Extracted entries —
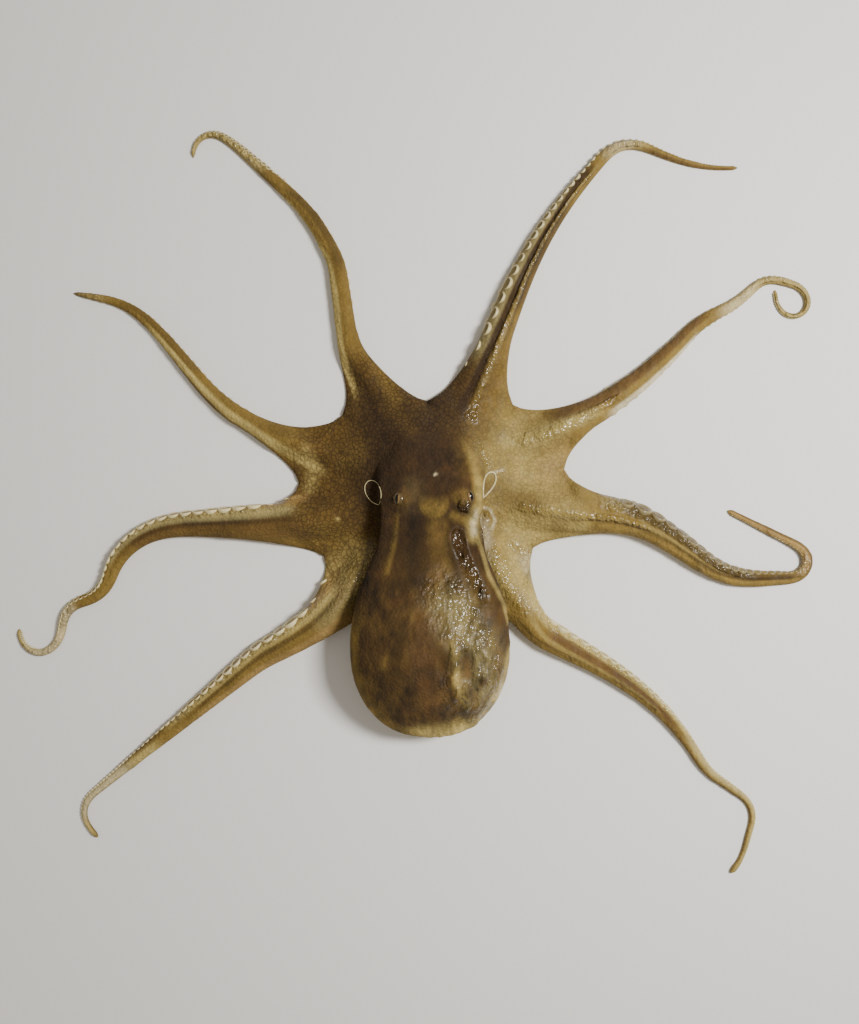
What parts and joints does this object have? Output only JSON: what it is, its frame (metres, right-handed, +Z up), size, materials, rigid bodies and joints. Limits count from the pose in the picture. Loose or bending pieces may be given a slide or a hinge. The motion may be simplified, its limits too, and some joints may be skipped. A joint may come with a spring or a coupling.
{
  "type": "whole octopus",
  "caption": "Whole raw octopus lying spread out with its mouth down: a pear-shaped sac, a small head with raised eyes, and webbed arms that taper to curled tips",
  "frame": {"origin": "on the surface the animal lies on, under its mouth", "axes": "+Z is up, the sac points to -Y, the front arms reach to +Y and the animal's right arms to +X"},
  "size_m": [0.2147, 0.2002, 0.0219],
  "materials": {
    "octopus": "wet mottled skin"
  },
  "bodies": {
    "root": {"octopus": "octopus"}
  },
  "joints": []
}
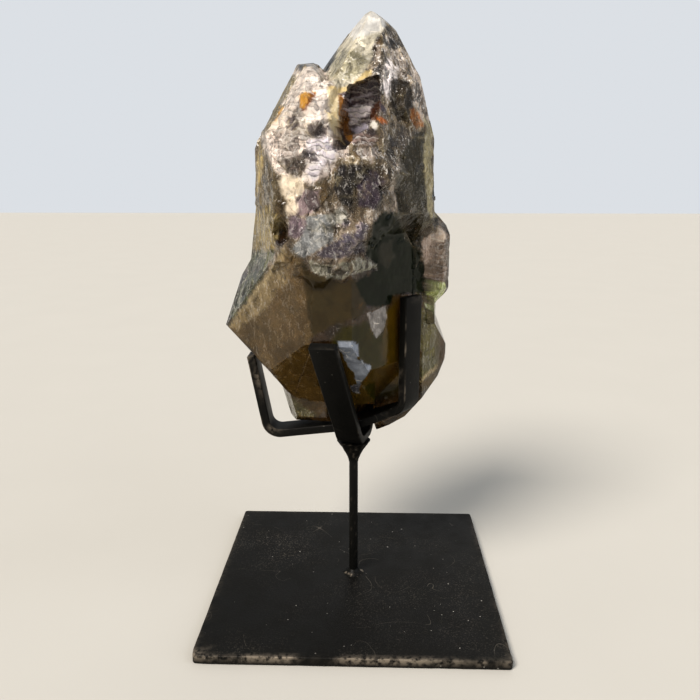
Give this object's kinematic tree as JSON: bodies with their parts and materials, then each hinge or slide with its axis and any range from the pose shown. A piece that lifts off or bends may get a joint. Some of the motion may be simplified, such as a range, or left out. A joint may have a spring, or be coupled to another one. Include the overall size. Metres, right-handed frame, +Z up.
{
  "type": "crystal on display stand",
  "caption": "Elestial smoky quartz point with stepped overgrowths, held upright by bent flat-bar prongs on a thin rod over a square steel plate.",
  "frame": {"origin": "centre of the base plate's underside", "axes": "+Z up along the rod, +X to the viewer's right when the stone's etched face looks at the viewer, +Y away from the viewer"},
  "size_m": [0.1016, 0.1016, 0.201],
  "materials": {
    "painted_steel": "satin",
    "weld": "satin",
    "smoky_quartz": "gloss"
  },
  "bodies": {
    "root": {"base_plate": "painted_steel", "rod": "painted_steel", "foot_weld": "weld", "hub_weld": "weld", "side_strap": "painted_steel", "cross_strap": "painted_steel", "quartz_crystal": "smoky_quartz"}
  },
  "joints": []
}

Exercise description — Reproduce nothing but the lines from the line containing "Give this object's" to the last line of the data, each exactly as written.

Correct result —
Give this object's kinematic tree as JSON: bodies with their parts and materials, then each hinge or slide with its axis and any range from the pose shown. A piece that lifts off or bends may get a joint. Some of the motion may be simplified, such as a range, or left out. A joint may have a spring, or be coupled to another one. Include the overall size. Metres, right-handed frame, +Z up.
{
  "type": "crystal on display stand",
  "caption": "Elestial smoky quartz point with stepped overgrowths, held upright by bent flat-bar prongs on a thin rod over a square steel plate.",
  "frame": {"origin": "centre of the base plate's underside", "axes": "+Z up along the rod, +X to the viewer's right when the stone's etched face looks at the viewer, +Y away from the viewer"},
  "size_m": [0.1016, 0.1016, 0.201],
  "materials": {
    "painted_steel": "satin",
    "weld": "satin",
    "smoky_quartz": "gloss"
  },
  "bodies": {
    "root": {"base_plate": "painted_steel", "rod": "painted_steel", "foot_weld": "weld", "hub_weld": "weld", "side_strap": "painted_steel", "cross_strap": "painted_steel", "quartz_crystal": "smoky_quartz"}
  },
  "joints": []
}